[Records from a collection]

******

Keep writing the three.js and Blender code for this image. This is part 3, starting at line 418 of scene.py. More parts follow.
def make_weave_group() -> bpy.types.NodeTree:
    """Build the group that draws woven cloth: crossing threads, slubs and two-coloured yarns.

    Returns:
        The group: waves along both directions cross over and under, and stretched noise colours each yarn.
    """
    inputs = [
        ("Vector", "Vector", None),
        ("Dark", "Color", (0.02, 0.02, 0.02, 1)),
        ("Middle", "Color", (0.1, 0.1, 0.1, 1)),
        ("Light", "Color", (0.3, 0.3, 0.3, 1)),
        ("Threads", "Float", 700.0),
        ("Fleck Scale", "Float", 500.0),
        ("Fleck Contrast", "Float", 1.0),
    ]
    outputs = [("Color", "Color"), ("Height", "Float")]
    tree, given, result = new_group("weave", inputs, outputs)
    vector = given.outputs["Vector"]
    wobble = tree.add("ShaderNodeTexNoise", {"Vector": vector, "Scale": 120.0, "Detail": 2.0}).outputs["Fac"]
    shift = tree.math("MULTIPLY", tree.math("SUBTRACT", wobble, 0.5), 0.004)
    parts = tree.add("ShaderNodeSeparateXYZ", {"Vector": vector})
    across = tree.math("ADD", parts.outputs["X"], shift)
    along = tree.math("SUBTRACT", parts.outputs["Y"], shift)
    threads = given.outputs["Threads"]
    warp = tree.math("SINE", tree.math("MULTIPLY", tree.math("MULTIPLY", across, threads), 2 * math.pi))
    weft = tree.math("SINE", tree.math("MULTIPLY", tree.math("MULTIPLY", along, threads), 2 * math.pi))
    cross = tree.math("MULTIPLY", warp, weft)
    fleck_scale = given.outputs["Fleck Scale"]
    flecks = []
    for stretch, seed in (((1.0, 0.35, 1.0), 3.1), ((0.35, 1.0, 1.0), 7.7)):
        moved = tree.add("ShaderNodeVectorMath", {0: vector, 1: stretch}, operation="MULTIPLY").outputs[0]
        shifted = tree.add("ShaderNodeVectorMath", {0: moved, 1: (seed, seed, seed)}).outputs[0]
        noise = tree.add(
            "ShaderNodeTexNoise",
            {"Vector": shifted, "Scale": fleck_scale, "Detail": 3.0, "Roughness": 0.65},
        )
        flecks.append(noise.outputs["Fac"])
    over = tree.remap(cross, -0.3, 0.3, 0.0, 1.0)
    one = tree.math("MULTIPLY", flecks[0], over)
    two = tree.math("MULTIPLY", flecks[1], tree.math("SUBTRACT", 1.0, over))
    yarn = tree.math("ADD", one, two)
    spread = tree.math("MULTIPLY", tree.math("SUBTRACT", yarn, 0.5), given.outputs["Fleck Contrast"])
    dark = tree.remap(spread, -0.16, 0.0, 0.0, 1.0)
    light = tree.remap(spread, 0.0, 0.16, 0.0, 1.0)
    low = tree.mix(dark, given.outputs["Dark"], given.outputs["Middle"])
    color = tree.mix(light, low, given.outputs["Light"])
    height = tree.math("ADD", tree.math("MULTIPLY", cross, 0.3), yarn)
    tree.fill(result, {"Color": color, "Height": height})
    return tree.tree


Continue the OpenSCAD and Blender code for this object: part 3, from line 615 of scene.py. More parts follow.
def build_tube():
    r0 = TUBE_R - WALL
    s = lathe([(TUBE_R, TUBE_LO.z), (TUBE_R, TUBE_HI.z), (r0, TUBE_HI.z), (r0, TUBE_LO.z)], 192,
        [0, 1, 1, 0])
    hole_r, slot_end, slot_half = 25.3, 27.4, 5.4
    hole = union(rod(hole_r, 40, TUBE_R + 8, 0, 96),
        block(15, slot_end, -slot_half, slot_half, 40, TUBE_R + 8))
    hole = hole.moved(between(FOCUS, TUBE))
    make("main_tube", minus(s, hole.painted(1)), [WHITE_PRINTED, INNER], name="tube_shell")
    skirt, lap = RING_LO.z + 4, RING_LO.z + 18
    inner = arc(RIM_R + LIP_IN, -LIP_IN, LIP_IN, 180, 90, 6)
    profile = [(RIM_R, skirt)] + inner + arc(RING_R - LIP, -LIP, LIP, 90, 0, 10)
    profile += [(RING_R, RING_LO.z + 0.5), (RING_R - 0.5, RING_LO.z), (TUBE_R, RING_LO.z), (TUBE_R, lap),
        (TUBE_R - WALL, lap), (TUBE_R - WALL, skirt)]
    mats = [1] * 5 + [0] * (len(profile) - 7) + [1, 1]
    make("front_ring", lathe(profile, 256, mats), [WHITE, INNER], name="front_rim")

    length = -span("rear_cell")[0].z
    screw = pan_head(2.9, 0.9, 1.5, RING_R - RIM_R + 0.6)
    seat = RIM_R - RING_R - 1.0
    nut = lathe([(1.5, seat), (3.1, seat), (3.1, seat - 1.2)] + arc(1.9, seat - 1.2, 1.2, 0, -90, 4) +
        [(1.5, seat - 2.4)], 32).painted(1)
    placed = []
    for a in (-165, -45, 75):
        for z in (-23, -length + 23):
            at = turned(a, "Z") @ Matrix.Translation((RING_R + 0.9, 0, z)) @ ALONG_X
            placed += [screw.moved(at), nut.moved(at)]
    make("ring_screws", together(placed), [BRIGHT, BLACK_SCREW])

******

> **Exercise prompt**
Return only the lines from the beginning of the material up to and including the line with "and two-coloured yarns.", exactly as written.

> **Task result**
Keep writing the three.js and Blender code for this image. This is part 3, starting at line 418 of scene.py. More parts follow.
def make_weave_group() -> bpy.types.NodeTree:
    """Build the group that draws woven cloth: crossing threads, slubs and two-coloured yarns.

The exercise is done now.